Immunotherapy

Immunotherapy uses your immune system to slow the growth of cancer cells and destroy existing cancer cells.

Overview

The immune system helps your body fight infections and other diseases, including cancer, by detecting and destroying abnormal cells that have become cancerous. Sometimes, the cancer cells can hide from the immune system so it doesn’t know where to find them, or your natural immune system might not be strong enough to fight the abnormal cell growth.

Immunotherapy in its various forms can either boost your immune system to help it fight the cancer, or make it easier for your immune system to identify cancer cells and destroy them, or slow their growth.

Immunotherapy can be given in different ways via injection, infusion through the veins or delivered directly into the bladder. Like other forms of treatment, immunotherapy is given over a period of time, often in cycles depending on each individual case.

Types of immunotherapy treatments

There are many different kinds of immunotherapy which work in different ways.

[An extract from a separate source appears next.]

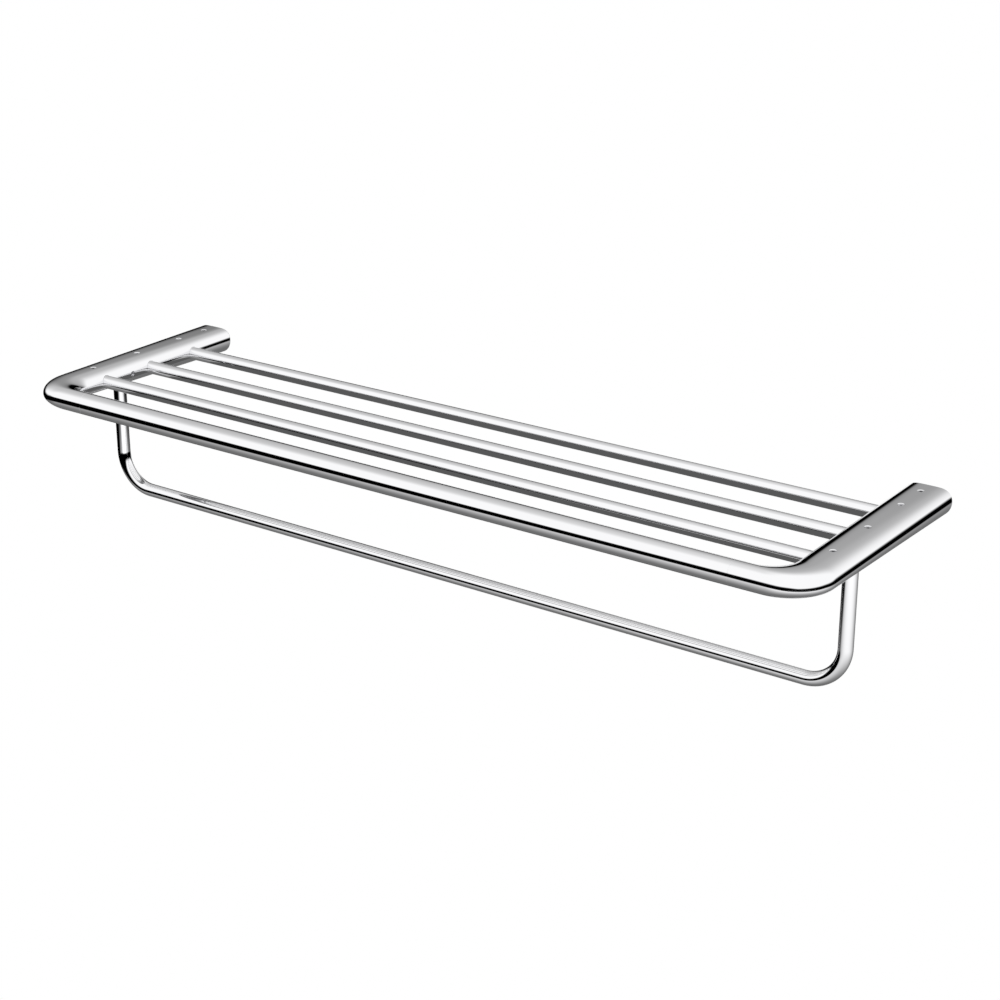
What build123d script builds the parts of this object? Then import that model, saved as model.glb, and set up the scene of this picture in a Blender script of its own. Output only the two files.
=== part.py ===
"""Two-tier towel rack for a bathroom wall.

Two flat-oval arms stand out from the wall and turn a round corner into a front rail. Three slim bars
between the arms make the shelf, and a U-shaped towel rail hangs below it.

Frame: X along the rack, Y into the wall, Z up. The origin lies on the wall, midway between the arms,
at the height of the shelf bars' axes.
"""
import os
from math import cos, radians, sin

from build123d import *

os.makedirs("parts", exist_ok=True)

# Overall sizes
overall_width = 800
overall_depth = 230
overrun = 4

# Front rail and its spigots
rail_diameter = 20
rail_wall = 1.5
spigot_length = 30
spigot_clearance = 0.05

# Arms: plan
arm_width_at_wall = 40
arm_width_at_corner = 37
corner_outer_radius = 37
corner_inner_radius = 24
corner_sections = 7
rail_stub_length = 7.5

# Arms: section heights above and below the bars' axes, at the wall
arm_top = 11.4
arm_bottom = 13.6
arm_widest_rise = 1.1
corner_widest_drop = 0.9
corner_growth_share = 0.4
round_share = 2.0
top_flatness_share = 4.6
bottom_flatness_share = 2.6
quarter_points = 8

# Arms: hollow end for the bracket, and the core behind it
pocket_width = 33
pocket_height = 18
pocket_drop = 1.1
pocket_depth = 30
pocket_corner_radius = 6
core_width = 27
core_height = 13.5
core_drop = 0.5
core_corner_radius = 4
core_end_setback = 34

# Shelf bars
bar_diameter = 12
bar_wall = 1.2
rear_bar_setback = 51.1
bar_clearance = 0.1
socket_depth = 1.5
bar_end_gap = 0.3

# Towel rail
towel_rail_diameter = 12
towel_rail_wall = 1.2
leg_to_middle_bar = 24.6
towel_rail_drop = 112.7
towel_rail_bend_radius = 33
leg_end_gap = 0.3

# Set screws, with a hexagon socket and a cone point
screw_diameter = 5
screw_clearance = 0.05
screw_length = 4
leg_screw_length = 11
screw_seat_gap = 0.1
screw_point_length = 1
screw_point_diameter = 2.4
socket_across_flats = 2.5
socket_hex_depth = 2
bracket_screw_setback = 16

# Wall brackets
plate_thickness = 3
plate_clearance = 0.3
tongue_width = 11
tongue_reach = 24
tongue_rise = 7
tongue_fillet = 1
wall_hole_diameter = 4.8
wall_hole_spacing = 21.4
countersink_diameter = 9
countersink_angle = 90

# Places that follow from the sizes
arm_x = (overall_width - arm_width_at_wall) / 2
rail_radius = rail_diameter / 2
bar_radius = bar_diameter / 2
rail_y = rail_radius - overall_depth
inner_side_x = arm_x - arm_width_at_corner / 2
rail_end_x = inner_side_x - corner_inner_radius - rail_stub_length
bar_names = ("front", "middle", "rear")
bar_pitch = (-rear_bar_setback - rail_y) / len(bar_names)
bar_places = {name: rail_y + bar_pitch * step for step, name in enumerate(bar_names, start=1)}
core_top_z = core_height / 2 - core_drop
socket_end_x = arm_x + core_width / 2 + socket_depth
leg_y = bar_places["middle"] - leg_to_middle_bar
sides = {"left": -1, "right": 1}


def arm_section(outer, inner, growth, widest):
    """Face of the arm between two points of its plan: round at growth 0, flat-topped at growth 1.

    widest is the height of its widest line.
    """
    centre = (outer + inner) / 2
    to_wall = 1 - centre.Y / rail_y
    top = rail_radius + (arm_top - rail_radius) * to_wall
    bottom = rail_radius + (arm_bottom - rail_radius) * to_wall
    half_width = (outer - inner).length / 2
    flatness = {
        top: round_share + (top_flatness_share - round_share) * growth,
        -bottom: round_share + (bottom_flatness_share - round_share) * growth,
    }
    across = (outer - inner).normalized()
    with BuildSketch(Plane(origin=centre, x_dir=across, z_dir=across.cross(Vector(0, 0, 1)))) as face:
        with BuildLine():
            for height, power in flatness.items():
                turns = [radians(90) * step / quarter_points for step in range(quarter_points + 1)]
                points = [
                    (half_width * sin(turn) ** (2 / power), widest + (height - widest) * cos(turn))
                    for turn in turns
                ]
                Spline(*points, tangents=((1, 0), (0, -1 if height > 0 else 1)))
            mirror(about=Plane.YZ)
        make_face()
    return face.sketch.faces()[0]


def corner_point(centre, radius, turn):
    """Point of an arc that leaves the rail's direction and turns towards the wall."""
    return centre + Vector(sin(turn), -cos(turn)) * radius


# Plan of the right arm: the arcs of its corner, each tangent to the rail and to the arm's side
outer_centre = Vector(
    arm_x + arm_width_at_corner / 2 - corner_outer_radius, corner_outer_radius - overall_depth
)
inner_centre = Vector(inner_side_x - corner_inner_radius, corner_inner_radius + rail_radius + rail_y)
turned_shares = [step / (corner_sections - 1) for step in range(corner_sections)]
corner_faces = [
    arm_section(
        corner_point(outer_centre, corner_outer_radius, radians(90) * turned),
        corner_point(inner_centre, corner_inner_radius, radians(90) * turned),
        corner_growth_share * turned,
        -corner_widest_drop * turned,
    )
    for turned in turned_shares
]
rail_end_face = arm_section(
    Vector(rail_end_x, rail_y - rail_radius), Vector(rail_end_x, rail_y + rail_radius), 0, 0
)
wall_end_face = arm_section(
    Vector(arm_x + arm_width_at_wall / 2, 0),
    Vector(arm_x - arm_width_at_wall / 2, 0),
    1,
    arm_widest_rise,
)

# Right arm: a hollow casting from the end of the rail round the corner to the wall
with BuildPart() as right_arm:
    loft(sections=[rail_end_face, corner_faces[0]], ruled=True)
    loft(sections=corner_faces)
    loft(sections=[corner_faces[-1], wall_end_face], ruled=True)

    # Pocket for the wall bracket, and the core that lightens the casting
    with BuildSketch(Plane.XZ):
        with Locations((arm_x, -pocket_drop)):
            RectangleRounded(pocket_width, pocket_height, pocket_corner_radius)
    extrude(amount=pocket_depth, mode=Mode.SUBTRACT)
    with BuildSketch(Plane.XZ):
        with Locations((arm_x, -core_drop)):
            RectangleRounded(core_width, core_height, core_corner_radius)
    extrude(amount=overall_depth - rail_radius - core_end_setback, mode=Mode.SUBTRACT)

    # Sockets of the shelf bars, through the inner wall, across the core and into the outer wall
    with BuildSketch(Plane.YZ.offset(arm_x - arm_width_at_wall / 2 - overrun)):
        with Locations([(y, 0) for y in bar_places.values()]):
            Circle(bar_radius + bar_clearance)
    extrude(amount=socket_end_x - arm_x + arm_width_at_wall / 2 + overrun, mode=Mode.SUBTRACT)

    # Bore for the spigot of the front rail
    with BuildSketch(Plane.YZ.offset(rail_end_x)):
        with Locations((rail_y, 0)):
            Circle(rail_radius - rail_wall)
    extrude(amount=spigot_length / 2, mode=Mode.SUBTRACT)

    # Hole for the leg of the towel rail, from below into the core
    with BuildSketch(Plane.XY.offset(-arm_bottom - overrun)):
        with Locations((arm_x, leg_y)):
            Circle(towel_rail_diameter / 2 + bar_clearance)
    extrude(amount=arm_bottom + overrun, mode=Mode.SUBTRACT)

    # Tapped holes in the top, and one in the inner face for the leg
    with BuildSketch(Plane.XY):
        with Locations([(arm_x, y) for y in (*bar_places.values(), -bracket_screw_setback)]):
            Circle(screw_diameter / 2)
    extrude(amount=arm_top + overrun, mode=Mode.SUBTRACT)
    with BuildSketch(Plane.YZ.offset(arm_x - arm_width_at_wall / 2 - overrun)):
        with Locations((leg_y, 0)):
            Circle(screw_diameter / 2)
    extrude(amount=arm_width_at_wall / 2 + overrun, mode=Mode.SUBTRACT)

with BuildPart() as left_arm:
    mirror(objects=right_arm.part, about=Plane.YZ)

for side, arm in (("right", right_arm), ("left", left_arm)):
    arm.part.label = f"{side}_arm"
    export_step(arm.part, f"parts/{side}_arm.step")

# Front rail: a plain tube from arm to arm
with BuildPart() as front_rail:
    with BuildSketch(Plane.YZ.offset(-rail_end_x)):
        with Locations((rail_y, 0)):
            Circle(rail_radius)
            Circle(rail_radius - rail_wall, mode=Mode.SUBTRACT)
    extrude(amount=2 * rail_end_x)
front_rail.part.label = "front_rail"
export_step(front_rail.part, "parts/front_rail.step")

# Spigots: half in the rail's bore, half in the arm's
for side, sign in sides.items():
    with BuildPart() as spigot:
        with BuildSketch(Plane.YZ.offset(sign * rail_end_x)):
            with Locations((rail_y, 0)):
                Circle(rail_radius - rail_wall - spigot_clearance)
        extrude(amount=spigot_length / 2 - spigot_clearance, both=True)
    spigot.part.label = f"{side}_rail_spigot"
    export_step(spigot.part, f"parts/{side}_rail_spigot.step")

# Shelf bars: tubes that cross both cores and stop in the outer walls
bar_half_length = socket_end_x - bar_end_gap
for place, y in bar_places.items():
    with BuildPart() as shelf_bar:
        with BuildSketch(Plane.YZ.offset(-bar_half_length)):
            with Locations((y, 0)):
                Circle(bar_radius)
                Circle(bar_radius - bar_wall, mode=Mode.SUBTRACT)
        extrude(amount=2 * bar_half_length)
    shelf_bar.part.label = f"{place}_shelf_bar"
    export_step(shelf_bar.part, f"parts/{place}_shelf_bar.step")

# Towel rail: one tube with two bends, its legs up inside the arms
leg_top_z = core_top_z - leg_end_gap
with BuildPart() as towel_rail:
    with BuildLine(Plane.XZ.offset(-leg_y)):
        FilletPolyline(
            (-arm_x, leg_top_z),
            (-arm_x, -towel_rail_drop),
            (arm_x, -towel_rail_drop),
            (arm_x, leg_top_z),
            radius=towel_rail_bend_radius,
        )
    with BuildSketch(Plane.XY.offset(leg_top_z)):
        with Locations((-arm_x, leg_y)):
            Circle(towel_rail_diameter / 2)
            Circle(towel_rail_diameter / 2 - towel_rail_wall, mode=Mode.SUBTRACT)
    sweep()
towel_rail.part.label = "towel_rail"
export_step(towel_rail.part, "parts/towel_rail.step")

# Wall brackets: a plate on the wall inside the arm, with a tongue that its set screw grips
plate_width = pocket_width - 2 * plate_clearance
plate_height = pocket_height - 2 * plate_clearance
tongue_height = tongue_rise + pocket_drop + plate_height / 2
for side, sign in sides.items():
    with BuildPart() as bracket:
        with BuildSketch(Plane.XZ):
            with Locations((sign * arm_x, -pocket_drop)):
                RectangleRounded(plate_width, plate_height, pocket_corner_radius - plate_clearance)
        extrude(amount=plate_thickness)
        with BuildSketch(Plane.XZ):
            with Locations((sign * arm_x, tongue_rise - tongue_height / 2)):
                RectangleRounded(tongue_width, tongue_height, tongue_fillet)
        extrude(amount=tongue_reach)
        with Locations(Plane.XZ.offset(plate_thickness)):
            with Locations((sign * arm_x, 0)):
                with GridLocations(wall_hole_spacing, 0, 2, 1):
                    CounterSinkHole(
                        radius=wall_hole_diameter / 2,
                        counter_sink_radius=countersink_diameter / 2,
                        depth=plate_thickness,
                        counter_sink_angle=countersink_angle,
                    )
    bracket.part.label = f"{side}_wall_bracket"
    export_step(bracket.part, f"parts/{side}_wall_bracket.step")


def set_screw(seat, length):
    """Set screw whose cone point stands at the seat plane's origin and whose socket faces out."""
    radius = screw_diameter / 2 - screw_clearance
    with BuildPart() as screw:
        with BuildSketch(seat):
            Circle(screw_point_diameter / 2)
        with BuildSketch(seat.offset(screw_point_length)):
            Circle(radius)
        loft()
        with BuildSketch(seat.offset(screw_point_length)):
            Circle(radius)
        extrude(amount=length - screw_point_length)
        with BuildSketch(seat.offset(length)):
            RegularPolygon(socket_across_flats / 2, side_count=6, major_radius=False)
        extrude(amount=-socket_hex_depth, mode=Mode.SUBTRACT)
    return screw.part


# Set screws over the ends of the shelf bars, one over each bracket's tongue, one against each leg
for side, sign in sides.items():
    seats = {
        f"{side}_{place}_bar_screw": (
            Plane((sign * arm_x, y, bar_radius + screw_seat_gap)),
            screw_length,
        )
        for place, y in bar_places.items()
    }
    seats[f"{side}_bracket_screw"] = (
        Plane((sign * arm_x, -bracket_screw_setback, tongue_rise + screw_seat_gap)),
        screw_length,
    )
    leg_side_x = sign * (arm_x - towel_rail_diameter / 2 - screw_seat_gap)
    seats[f"{side}_leg_screw"] = (
        Plane(origin=(leg_side_x, leg_y, 0), z_dir=(-sign, 0, 0)),
        leg_screw_length,
    )
    for name, (seat, length) in seats.items():
        screw_part = set_screw(seat, length)
        screw_part.label = name
        export_step(screw_part, f"parts/{name}.step")
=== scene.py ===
from math import atan2, cos, pi, radians, sin, sqrt

import bmesh
import bpy
from mathutils import Matrix, Vector


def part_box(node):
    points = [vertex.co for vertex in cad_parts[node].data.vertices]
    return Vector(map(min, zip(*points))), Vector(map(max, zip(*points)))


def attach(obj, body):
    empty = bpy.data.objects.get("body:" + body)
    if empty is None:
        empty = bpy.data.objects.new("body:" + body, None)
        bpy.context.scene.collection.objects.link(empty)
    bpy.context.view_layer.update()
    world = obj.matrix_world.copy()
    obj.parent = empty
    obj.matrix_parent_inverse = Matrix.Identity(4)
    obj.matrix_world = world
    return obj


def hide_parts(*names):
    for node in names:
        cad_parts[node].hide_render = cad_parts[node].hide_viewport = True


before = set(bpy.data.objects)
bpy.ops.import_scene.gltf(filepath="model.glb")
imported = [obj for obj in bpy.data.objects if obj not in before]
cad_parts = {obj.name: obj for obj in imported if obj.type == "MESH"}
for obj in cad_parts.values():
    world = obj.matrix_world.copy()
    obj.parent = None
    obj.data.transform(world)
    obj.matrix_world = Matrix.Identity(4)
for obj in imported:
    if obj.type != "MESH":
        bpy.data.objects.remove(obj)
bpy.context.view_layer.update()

# Wall brackets
# A bracket stands inside the open end of each arm: a steel plate that two screws hold on the wall, with
# a tongue welded to it that the arm slides over. It is plain rolled steel, since the arm hides it.


class Maths:
    """One socket of a node tree, or the bare tree. Arithmetic on it adds Math nodes."""

    def __init__(self, tree, socket=None):
        self.tree = tree
        self.socket = socket

    def node(self, kind, settings, sockets, output=0):
        """Any node of the tree: its settings go in first, then its sockets' values or links."""
        made = self.tree.nodes.new(kind)
        for name, setting in settings.items():
            setattr(made, name, setting)
        for name, value in sockets.items():
            if isinstance(value, Maths):
                self.tree.links.new(value.socket, made.inputs[name])
            else:
                made.inputs[name].default_value = value
        return Maths(self.tree, made.outputs[output] if len(made.outputs) else None)

    def maths(self, operation, *values):
        return self.node("ShaderNodeMath", {"operation": operation}, dict(enumerate(values)))

    def __add__(self, other):
        return self.maths("ADD", self, other)

    def __sub__(self, other):
        return self.maths("SUBTRACT", self, other)

    def __rsub__(self, other):
        return self.maths("SUBTRACT", other, self)

    def __mul__(self, other):
        return self.maths("MULTIPLY", self, other)

    __radd__ = __add__
    __rmul__ = __mul__


def noise(place, scale, detail=2.0, stretch=(1, 1, 1)):
    """Noise from 0 to 1 over the piece, with scale lumps to a metre and a stretch along each axis."""
    stretched = place.node("ShaderNodeMapping", {}, {"Vector": place, "Scale": stretch})
    return stretched.node(
        "ShaderNodeTexNoise", {}, {"Vector": stretched, "Scale": scale, "Detail": detail}
    )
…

  • Cancer vaccines – medicines that trigger the body’s immune system to prevent cancer cells from developing or fight existing cancer cells.
  • Monoclonal antibodies – also known as therapeutic antibodies, these are immune system proteins designed to attach to specific targets found on cancer cells so that they will be better seen and destroyed by the immune system.
  • Checkpoint inhibitors – medicines that help the immune system respond more strongly to a tumour by releasing “brakes” that keep T cells (a type of white blood cell and part of the immune system) from killing cancer cells.
  • CAR T-cell therapy – an emerging type of treatment in which a patient’s T-cells (a type of immune system cell) are made in the laboratory to have specific receptors that bind to their counterpart proteins on cancer cells. This allows the immune cells to attack the cancer cells when they are introduced back into the body.

The immune system and cancer

Cancer cells learn to survive and grow in a hostile environment as they can hide from the immune system and avoid detection by the body’s own self defences. Once the immune system is alerted and activated, other healthy cells may be recognised as different and vulnerable to attack. This is what causes some of the side effects of immunotherapy.

Immunotherapy side effects

How you experience immunotherapy side effects depends on how healthy you are before treatment, your type of cancer, how advanced it is, the type of therapy you are getting, and the dose.

The most common side effects are skin reactions at the needle site, which can include pain, swelling, soreness, redness, itchiness and a rash.

You may have flu-like symptoms, such as:

  • Fever
  • Chills
  • Weakness
  • Dizziness
  • Nausea or vomiting
  • Muscle or joint aches
  • Fatigue
  • Headache
  • Trouble breathing
  • Low or high blood pressure.

Other side effects might include:

  • Swelling and weight gain from fluid retention
  • Heart palpitations
  • Sinus congestion
  • Diarrhoea
  • Risk of infection.

Immunotherapies may, on very rare occasions, also cause severe or even fatal allergic reactions.